[CHAPTER XXIII]
Gimblet was late for the inquest, which had been fixed for two o’clock. By the time he arrived the evidence of Higgs and the policeman he had fetched, and that of Brampton, the artist, and the house agents’ clerk had been already taken, and there only remained his own and the doctor’s to be heard.
Nothing new was brought to light, and the jury returned a verdict of “Wilful murder against some person or persons unknown.”
Gimblet did not judge it expedient to disclose the theories he had formed on the subject of the crime. As he walked away from the house in the company of Jennins, whom he had found there when he arrived, the inspector said to him:
“An old-clothes dealer in Victoria Street has communicated with us. They have bought what they think, from the published description, to be the dresses and cloaks worn by Mrs. Vanderstein and Miss Turner on Monday night. I am going to get that French maid of theirs to go down to the place with me and see if the people are right in their assumption. They say they bought the things from a young woman who gave an address in Pimlico and the name of Julie Querterot. Can she be the Madame Q. of the note? If she is, it is strange that she should not give a false name; but everything about this case is mysterious.”
“It is not she,” said Gimblet, “it was her mother. I have just been to their house and seen her. As for mysteries, there is only one left as far as I am concerned, and that is the whereabouts of West, and the question whether he has not by this time exchanged his disguise of a black beard for another in which it will be harder to identify him. Everything else, I think, is quite clear, with the exception of a few trifling details, and I do not think it will be long before we may hope to lay our hands on Mr. West himself.”

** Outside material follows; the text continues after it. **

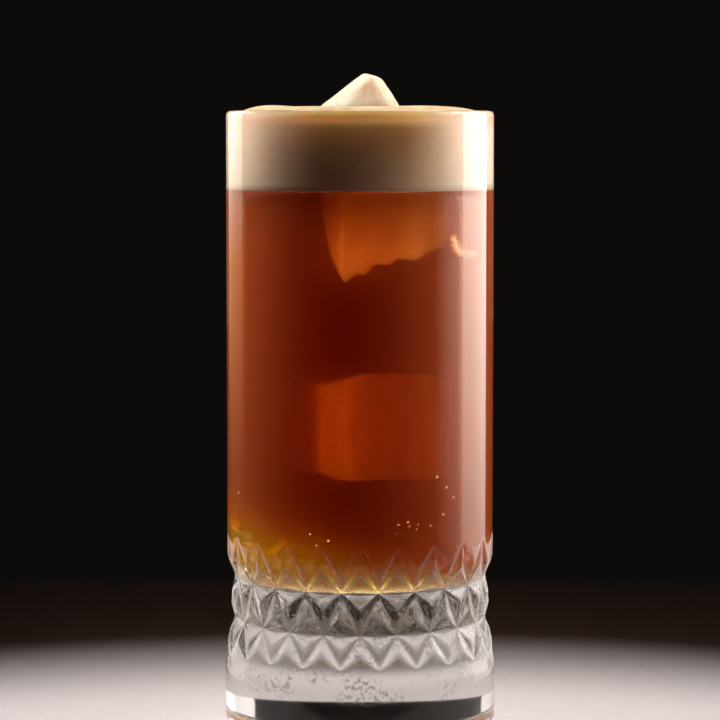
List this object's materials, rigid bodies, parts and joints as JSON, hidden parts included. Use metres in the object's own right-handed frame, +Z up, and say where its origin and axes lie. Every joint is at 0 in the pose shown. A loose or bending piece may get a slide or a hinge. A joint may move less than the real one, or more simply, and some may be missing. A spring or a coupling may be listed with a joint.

Gimblet refused, however, to impart his lately acquired information to Jennins, telling him, much to the inspector’s disgust, that he would know all about it soon enough.

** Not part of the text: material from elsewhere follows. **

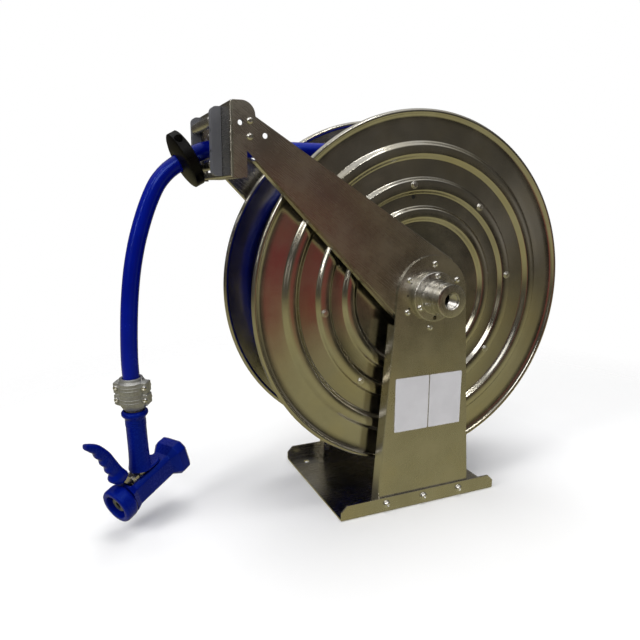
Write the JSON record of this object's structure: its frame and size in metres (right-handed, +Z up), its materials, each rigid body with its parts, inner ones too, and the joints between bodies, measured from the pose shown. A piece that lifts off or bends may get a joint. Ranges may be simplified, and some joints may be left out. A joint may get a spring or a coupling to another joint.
{
  "type": "spring rewind hose reel",
  "caption": "Stainless spring-rewind hose reel with ribbed drum discs, roller hose guide, blue hose, ball stop and wash-down gun.",
  "frame": {"origin": "on the floor under the middle of the axle, in the underside of the base plate", "axes": "+Z up; the axle runs along Y, the water inlet faces -Y, and the hose leaves towards -X"},
  "size_m": [0.8564, 0.318, 0.6684],
  "materials": {
    "stainless": "satin",
    "machined": "turned",
    "fastener": "bright",
    "cast": "as cast",
    "block": "matte",
    "black": "satin",
    "hose": "gloss",
    "gun": "satin",
    "seal": "matte",
    "spring": "blued",
    "bronze": "matte",
    "paper": "satin"
  },
  "bodies": {
    "frame": {"base_plate": "stainless", "front_post": "stainless", "rear_post": "stainless", "front_arm": "stainless", "rear_arm": "stainless", "outlet_bracket": "stainless", "roller_block_front": "block", "roller_block_rear": "block", "top_roller_pin": "fastener", "bottom_roller_pin": "fastener", "front_roller_pin": "fastener", "rear_roller_pin": "fastener", "inlet_body": "machined", "inlet_screw_top": "fastener", "inlet_screw_left": "fastener", "inlet_screw_right": "fastener", "front_bearing": "cast", "arbor_housing": "cast", "swivel_seal_inner": "seal", "swivel_seal_outer": "seal", "spring_arbor": "machined", "arbor_clamp": "machined", "pawl_pin": "fastener", "pawl_spring": "spring", "label_left": "paper", "label_right": "paper", "hose_free": "hose", "stopper_upper": "black", "stopper_lower": "black", "clamp_front": "cast", "clamp_rear": "cast", "hose_tail": "machined", "gun_valve_body": "machined", "gun_cover": "gun", "handle_sleeve": "gun", "gun_bumper": "gun", "gun_nozzle": "machined", "trigger_pin": "fastener", "stem_gland": "bronze", "stem_spring": "spring"},
    "drum": {"front_disc": "stainless", "rear_disc": "stainless", "drum_core": "stainless", "hollow_shaft": "machined", "gooseneck": "machined", "spring_case": "stainless", "power_spring": "spring", "rear_bush": "bronze", "ratchet_wheel": "machined", "hose_inner_layers": "hose", "hose_wound": "hose"},
    "top_roller_turning": {"top_roller": "machined"},
    "bottom_roller_turning": {"bottom_roller": "machined"},
    "front_roller_turning": {"front_roller": "machined"},
    "rear_roller_turning": {"rear_roller": "machined"},
    "pawl_lever": {"pawl": "machined"},
    "trigger_lever": {"trigger_arm": "machined", "trigger_grip": "gun"},
    "valve": {"valve_stem": "machined"}
  },
  "joints": [
    {"name": "drum_spin", "type": "hinge", "parent": "frame", "child": "drum", "pos_m": [0, 0, 0.37], "axis": [0, 1, 0], "continuous": true, "deforming": ["power_spring"]},
    {"name": "top_roller_spin", "type": "hinge", "parent": "frame", "child": "top_roller_turning", "pos_m": [-0.3452, 0, 0.641], "axis": [0, 1, 0], "continuous": true},
    {"name": "bottom_roller_spin", "type": "hinge", "parent": "frame", "child": "bottom_roller_turning", "pos_m": [-0.3452, 0, 0.5801], "axis": [0, 1, 0], "continuous": true},
    {"name": "front_roller_spin", "type": "hinge", "parent": "frame", "child": "front_roller_turning", "pos_m": [-0.318, -0.032, 0.611], "axis": [0, 0, 1], "continuous": true},
    {"name": "rear_roller_spin", "type": "hinge", "parent": "frame", "child": "rear_roller_turning", "pos_m": [-0.318, 0.032, 0.611], "axis": [0, 0, 1], "continuous": true},
    {"name": "pawl_lift", "type": "hinge", "parent": "frame", "child": "pawl_lever", "pos_m": [-0.0133, 0, 0.44696], "axis": [0, 1, 0], "range_deg": [0, 18], "stiffness_Nm_per_rad": 0.08, "springref_deg": -17.19, "deforming": ["pawl_spring"]},
    {"name": "trigger_squeeze", "type": "hinge", "parent": "frame", "child": "trigger_lever", "pos_m": [-0.48411, -0.00974, 0.08502], "axis": [-0.5528, 0.833, -0.0214], "range_deg": [0, 26], "stiffness_Nm_per_rad": 2, "springref_deg": -8.59, "deforming": ["stem_spring"]},
    {"name": "valve_slide", "type": "slide", "parent": "frame", "child": "valve", "axis": [-0.792, -0.5332, -0.2974], "range_m": [0, 0.0087]}
  ],
  "couplings": [
    {"joint": "valve_slide", "follows": "trigger_squeeze", "m_per_rad": 0.019}
  ]
}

“And a tangled web you’ll find it, Jennins,” said he.
They were interrupted by a messenger, who informed Jennins that Miss Turner was conscious and anxious to make a statement.
Gimblet and the inspector went together to the hospital, where they found Barbara looking very much better than the day before. She was recovering wonderfully, they were told, but must not excite herself more than could be avoided. Indeed, she would not have been allowed to see them yet, if she had not been fretting so much to tell her story that it was thought best to let her do it. She must not, however, be made aware of the death of her friend if it were possible to conceal it from her for the next few days.